I spend quite a bit of time reading blogs, journals, and articles written by some of the best climate minds out there. Nobody seems quite sure how this El Niño will play out with regard to the Blob. Some think that the above normal precipitation will get pushed farther south into Mexico – bad news for us. Others believe that a strong El Niño will overcome any effects the Blob may have and we’ll see typically wet conditions for California and hopefully Utah.
What does seem obvious to me is that the stronger El Niño becomes, the better our chances become of seeing a good winter in Utah. The below scatterplot shows each of our winter seasons in Northern Utah, their total average precipitation, and the corresponding strength of El Niño or its cool counterpart, La Niña:
Each dot represents one winter. The farther left the dot, the stronger the El Niño. Conversely, the farther right, the stronger the La Niña. The higher on the graph the dot is the more average precipitation we received in that particular winter. If you notice the slight “V” shape the points take, it indicates that the stronger the event, whether it be El Niño or La Niña, the less likely we are to have a below average year. This is good news, because as it currently stands, right now it looks like the upcoming season will be somewhere on the far left of the graph. History shows us that far left years generally are at least closer to normal, if not above.
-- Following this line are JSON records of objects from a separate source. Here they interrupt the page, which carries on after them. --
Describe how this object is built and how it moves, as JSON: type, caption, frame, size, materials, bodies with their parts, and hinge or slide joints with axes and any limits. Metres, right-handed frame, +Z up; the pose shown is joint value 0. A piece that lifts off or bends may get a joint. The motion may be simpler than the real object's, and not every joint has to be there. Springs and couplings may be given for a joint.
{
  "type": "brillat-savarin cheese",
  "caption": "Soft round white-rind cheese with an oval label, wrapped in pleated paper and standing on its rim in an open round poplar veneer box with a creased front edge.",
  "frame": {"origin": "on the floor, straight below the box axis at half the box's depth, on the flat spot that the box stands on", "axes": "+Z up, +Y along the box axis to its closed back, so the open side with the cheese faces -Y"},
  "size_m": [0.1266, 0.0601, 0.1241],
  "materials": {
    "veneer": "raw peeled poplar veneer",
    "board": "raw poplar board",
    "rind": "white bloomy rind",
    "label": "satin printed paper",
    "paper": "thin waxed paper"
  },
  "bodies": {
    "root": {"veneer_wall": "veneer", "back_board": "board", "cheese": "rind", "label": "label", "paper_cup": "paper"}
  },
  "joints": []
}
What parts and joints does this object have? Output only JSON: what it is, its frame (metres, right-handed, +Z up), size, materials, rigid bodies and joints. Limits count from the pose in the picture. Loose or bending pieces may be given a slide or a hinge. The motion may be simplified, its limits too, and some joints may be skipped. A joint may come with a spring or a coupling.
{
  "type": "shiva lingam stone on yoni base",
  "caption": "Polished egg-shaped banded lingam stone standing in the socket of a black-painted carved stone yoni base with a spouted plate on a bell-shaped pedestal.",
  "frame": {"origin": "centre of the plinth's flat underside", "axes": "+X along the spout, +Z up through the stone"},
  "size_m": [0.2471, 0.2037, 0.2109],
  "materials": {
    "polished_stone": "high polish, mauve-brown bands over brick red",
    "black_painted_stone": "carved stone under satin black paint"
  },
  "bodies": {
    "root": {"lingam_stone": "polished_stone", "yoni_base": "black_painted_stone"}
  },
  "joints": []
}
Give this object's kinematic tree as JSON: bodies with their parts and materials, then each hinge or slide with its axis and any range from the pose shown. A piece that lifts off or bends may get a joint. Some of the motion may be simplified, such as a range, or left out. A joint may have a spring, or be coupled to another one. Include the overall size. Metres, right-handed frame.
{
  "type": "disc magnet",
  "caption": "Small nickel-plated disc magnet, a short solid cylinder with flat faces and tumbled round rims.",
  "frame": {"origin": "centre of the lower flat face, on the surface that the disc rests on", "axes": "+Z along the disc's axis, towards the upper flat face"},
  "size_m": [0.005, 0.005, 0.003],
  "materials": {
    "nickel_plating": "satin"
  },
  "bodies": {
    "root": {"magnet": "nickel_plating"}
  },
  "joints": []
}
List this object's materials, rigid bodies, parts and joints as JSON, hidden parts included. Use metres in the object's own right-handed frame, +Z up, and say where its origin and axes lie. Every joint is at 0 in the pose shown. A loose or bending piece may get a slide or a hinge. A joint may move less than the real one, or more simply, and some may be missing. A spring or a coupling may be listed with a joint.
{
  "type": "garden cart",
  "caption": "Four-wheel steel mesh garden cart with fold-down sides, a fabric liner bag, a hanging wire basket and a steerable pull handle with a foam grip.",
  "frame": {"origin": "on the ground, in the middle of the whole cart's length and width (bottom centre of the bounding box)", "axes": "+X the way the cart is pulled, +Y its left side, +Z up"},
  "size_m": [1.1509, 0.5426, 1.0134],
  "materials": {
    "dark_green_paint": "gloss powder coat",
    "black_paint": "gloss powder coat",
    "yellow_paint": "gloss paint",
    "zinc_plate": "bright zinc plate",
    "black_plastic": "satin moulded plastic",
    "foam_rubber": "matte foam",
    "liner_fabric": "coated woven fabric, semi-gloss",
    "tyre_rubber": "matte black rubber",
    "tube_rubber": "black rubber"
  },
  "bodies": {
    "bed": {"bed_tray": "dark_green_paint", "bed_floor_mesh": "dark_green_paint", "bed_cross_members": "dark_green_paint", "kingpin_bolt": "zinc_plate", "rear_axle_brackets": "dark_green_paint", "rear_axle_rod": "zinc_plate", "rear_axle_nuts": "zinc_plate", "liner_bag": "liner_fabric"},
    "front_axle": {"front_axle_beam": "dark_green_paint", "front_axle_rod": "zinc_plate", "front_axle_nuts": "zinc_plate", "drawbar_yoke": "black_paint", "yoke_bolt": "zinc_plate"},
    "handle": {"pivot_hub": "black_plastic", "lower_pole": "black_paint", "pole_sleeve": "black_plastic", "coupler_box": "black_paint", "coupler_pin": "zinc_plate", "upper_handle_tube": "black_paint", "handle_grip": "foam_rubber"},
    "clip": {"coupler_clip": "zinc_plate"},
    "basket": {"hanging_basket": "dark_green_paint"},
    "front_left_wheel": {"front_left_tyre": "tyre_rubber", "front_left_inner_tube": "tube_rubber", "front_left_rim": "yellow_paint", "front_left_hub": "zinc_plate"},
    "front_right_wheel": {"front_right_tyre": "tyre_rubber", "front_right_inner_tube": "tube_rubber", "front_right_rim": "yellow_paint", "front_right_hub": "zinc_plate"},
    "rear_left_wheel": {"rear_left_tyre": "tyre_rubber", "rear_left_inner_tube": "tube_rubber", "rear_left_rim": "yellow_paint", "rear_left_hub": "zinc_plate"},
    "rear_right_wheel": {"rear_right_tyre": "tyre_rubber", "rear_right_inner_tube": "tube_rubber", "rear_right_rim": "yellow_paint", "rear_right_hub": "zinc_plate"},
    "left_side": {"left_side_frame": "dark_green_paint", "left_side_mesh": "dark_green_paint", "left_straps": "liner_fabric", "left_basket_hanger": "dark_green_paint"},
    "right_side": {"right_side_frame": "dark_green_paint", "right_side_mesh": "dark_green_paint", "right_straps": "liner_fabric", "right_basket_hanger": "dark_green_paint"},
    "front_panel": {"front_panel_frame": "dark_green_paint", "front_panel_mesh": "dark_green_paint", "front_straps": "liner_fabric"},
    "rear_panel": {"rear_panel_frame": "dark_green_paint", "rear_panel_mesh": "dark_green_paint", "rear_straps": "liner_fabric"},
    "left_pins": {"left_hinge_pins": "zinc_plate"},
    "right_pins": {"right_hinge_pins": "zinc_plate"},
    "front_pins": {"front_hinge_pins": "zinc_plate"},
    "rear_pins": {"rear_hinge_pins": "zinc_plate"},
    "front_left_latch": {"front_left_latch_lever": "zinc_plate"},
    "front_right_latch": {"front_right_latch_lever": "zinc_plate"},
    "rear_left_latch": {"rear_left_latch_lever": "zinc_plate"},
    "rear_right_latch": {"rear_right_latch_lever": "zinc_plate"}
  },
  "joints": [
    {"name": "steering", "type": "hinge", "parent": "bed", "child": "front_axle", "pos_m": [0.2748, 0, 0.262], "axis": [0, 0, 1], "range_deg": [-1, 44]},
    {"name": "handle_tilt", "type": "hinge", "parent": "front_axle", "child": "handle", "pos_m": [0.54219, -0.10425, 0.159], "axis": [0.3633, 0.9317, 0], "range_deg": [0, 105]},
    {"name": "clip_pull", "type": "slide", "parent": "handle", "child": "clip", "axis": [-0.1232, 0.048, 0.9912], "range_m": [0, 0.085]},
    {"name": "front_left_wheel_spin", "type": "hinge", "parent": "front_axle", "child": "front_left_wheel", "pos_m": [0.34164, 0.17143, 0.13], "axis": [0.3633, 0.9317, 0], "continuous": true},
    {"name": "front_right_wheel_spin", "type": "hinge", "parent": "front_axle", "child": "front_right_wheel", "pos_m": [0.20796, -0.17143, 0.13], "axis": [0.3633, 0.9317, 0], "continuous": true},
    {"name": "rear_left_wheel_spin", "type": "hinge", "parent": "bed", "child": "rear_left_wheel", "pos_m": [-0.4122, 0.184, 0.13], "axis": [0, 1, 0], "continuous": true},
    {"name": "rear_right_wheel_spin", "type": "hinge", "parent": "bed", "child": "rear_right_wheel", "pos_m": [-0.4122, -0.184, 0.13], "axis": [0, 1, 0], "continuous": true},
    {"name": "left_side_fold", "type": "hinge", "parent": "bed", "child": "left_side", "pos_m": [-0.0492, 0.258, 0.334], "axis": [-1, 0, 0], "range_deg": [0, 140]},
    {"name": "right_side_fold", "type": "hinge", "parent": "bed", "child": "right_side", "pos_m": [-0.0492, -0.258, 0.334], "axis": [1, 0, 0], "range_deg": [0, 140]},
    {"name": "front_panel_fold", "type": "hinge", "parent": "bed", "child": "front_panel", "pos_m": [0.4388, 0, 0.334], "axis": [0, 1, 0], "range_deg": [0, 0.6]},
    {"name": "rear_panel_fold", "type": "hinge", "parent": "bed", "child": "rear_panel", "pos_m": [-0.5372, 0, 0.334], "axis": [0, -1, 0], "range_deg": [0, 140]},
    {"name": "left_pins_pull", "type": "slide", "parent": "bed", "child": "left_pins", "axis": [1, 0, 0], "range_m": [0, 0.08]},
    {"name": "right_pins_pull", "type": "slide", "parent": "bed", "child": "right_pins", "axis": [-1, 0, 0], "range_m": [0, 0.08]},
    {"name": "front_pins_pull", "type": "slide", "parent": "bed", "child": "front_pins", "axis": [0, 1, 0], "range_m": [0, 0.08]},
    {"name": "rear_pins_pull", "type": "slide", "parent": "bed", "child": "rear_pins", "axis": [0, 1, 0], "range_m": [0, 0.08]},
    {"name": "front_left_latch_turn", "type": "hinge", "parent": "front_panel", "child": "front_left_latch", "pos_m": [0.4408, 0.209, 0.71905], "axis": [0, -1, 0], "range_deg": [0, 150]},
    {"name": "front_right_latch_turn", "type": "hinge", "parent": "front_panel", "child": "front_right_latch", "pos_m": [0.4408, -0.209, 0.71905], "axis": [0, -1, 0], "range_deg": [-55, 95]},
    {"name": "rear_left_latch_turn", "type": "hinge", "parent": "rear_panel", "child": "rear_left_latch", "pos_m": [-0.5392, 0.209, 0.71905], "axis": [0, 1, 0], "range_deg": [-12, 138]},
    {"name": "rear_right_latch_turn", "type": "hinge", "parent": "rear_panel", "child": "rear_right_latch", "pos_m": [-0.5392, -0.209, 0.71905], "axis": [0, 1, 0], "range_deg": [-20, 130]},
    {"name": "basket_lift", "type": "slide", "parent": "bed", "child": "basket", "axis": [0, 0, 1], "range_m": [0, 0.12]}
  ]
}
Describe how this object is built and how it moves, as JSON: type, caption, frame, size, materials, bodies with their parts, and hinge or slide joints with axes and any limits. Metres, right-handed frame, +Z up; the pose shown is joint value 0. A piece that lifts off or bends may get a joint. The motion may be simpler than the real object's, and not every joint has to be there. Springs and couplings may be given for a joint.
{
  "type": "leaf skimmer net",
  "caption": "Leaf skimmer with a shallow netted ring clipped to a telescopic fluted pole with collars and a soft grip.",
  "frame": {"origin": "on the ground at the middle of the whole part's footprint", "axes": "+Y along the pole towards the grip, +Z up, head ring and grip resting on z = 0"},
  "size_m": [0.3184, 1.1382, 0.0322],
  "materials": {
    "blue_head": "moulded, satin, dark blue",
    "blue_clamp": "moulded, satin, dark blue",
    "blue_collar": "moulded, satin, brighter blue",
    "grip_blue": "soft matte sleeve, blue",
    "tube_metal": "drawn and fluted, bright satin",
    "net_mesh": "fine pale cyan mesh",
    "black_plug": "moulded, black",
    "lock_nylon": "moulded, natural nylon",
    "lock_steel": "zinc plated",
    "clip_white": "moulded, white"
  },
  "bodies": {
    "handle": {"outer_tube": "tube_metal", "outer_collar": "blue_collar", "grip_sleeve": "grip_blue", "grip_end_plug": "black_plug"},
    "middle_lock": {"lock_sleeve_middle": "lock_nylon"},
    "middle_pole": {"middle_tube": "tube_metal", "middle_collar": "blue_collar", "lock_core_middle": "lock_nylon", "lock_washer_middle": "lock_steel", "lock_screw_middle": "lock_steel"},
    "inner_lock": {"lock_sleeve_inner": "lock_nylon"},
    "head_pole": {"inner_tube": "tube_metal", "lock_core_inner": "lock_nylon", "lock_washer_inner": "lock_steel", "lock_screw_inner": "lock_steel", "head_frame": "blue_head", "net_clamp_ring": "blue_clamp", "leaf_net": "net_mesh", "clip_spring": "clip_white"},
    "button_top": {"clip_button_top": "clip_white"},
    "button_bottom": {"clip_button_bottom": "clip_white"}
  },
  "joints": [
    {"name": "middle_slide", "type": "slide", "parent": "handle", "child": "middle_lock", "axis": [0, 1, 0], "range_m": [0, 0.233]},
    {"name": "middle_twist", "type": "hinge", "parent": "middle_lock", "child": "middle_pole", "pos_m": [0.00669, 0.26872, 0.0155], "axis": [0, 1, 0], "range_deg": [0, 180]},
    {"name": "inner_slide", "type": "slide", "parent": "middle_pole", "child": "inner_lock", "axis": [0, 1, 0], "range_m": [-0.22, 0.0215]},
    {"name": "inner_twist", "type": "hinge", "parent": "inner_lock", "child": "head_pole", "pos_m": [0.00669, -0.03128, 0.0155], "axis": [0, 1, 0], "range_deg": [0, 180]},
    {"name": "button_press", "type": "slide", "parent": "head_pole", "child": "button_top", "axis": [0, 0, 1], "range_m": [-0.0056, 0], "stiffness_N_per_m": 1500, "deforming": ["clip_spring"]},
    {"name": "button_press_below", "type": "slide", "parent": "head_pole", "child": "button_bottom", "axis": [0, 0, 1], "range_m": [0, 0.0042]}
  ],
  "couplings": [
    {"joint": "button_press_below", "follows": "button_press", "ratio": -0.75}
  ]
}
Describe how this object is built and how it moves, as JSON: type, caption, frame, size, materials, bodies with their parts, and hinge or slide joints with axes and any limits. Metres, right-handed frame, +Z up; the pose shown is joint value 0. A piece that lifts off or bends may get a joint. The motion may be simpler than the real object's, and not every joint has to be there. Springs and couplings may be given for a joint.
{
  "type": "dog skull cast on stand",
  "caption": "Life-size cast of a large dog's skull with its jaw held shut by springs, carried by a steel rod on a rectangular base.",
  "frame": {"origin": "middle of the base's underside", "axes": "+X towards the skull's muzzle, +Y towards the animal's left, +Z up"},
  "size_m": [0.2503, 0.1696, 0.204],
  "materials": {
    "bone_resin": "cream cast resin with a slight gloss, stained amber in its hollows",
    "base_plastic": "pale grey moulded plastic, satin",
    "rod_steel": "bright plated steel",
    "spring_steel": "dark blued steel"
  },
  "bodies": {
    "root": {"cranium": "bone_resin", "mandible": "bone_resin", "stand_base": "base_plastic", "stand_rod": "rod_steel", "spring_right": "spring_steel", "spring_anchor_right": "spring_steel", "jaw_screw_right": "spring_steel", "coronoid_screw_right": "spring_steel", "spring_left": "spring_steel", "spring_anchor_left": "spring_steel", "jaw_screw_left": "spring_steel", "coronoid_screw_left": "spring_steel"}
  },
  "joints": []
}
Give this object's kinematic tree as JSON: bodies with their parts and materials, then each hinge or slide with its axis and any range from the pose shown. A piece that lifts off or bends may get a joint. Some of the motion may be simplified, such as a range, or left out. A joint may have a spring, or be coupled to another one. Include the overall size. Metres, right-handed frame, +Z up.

Luckily, Utah averages a truly remarkable amount of snow. Even if the Blob manages to get in a few good punches and take the sting off El Niño, we are still liable to receive plenty of fresh snow throughout the season. Short term weather forecasting is certainly far from an exact science, and long-range seasonal forecasting like this is still light years away, which means that anything can happen this winter. We could have a great winter, or we could have another sub-par winter. From the perspective of a diehard powder skier and weather nerd like me, it will be fascinating to watch this winter play out and see which of these forces wins the battle. Personally, I’m hoping for a strong El Niño to take down “the Blob”. No matter what happens, I will see you on the mountain!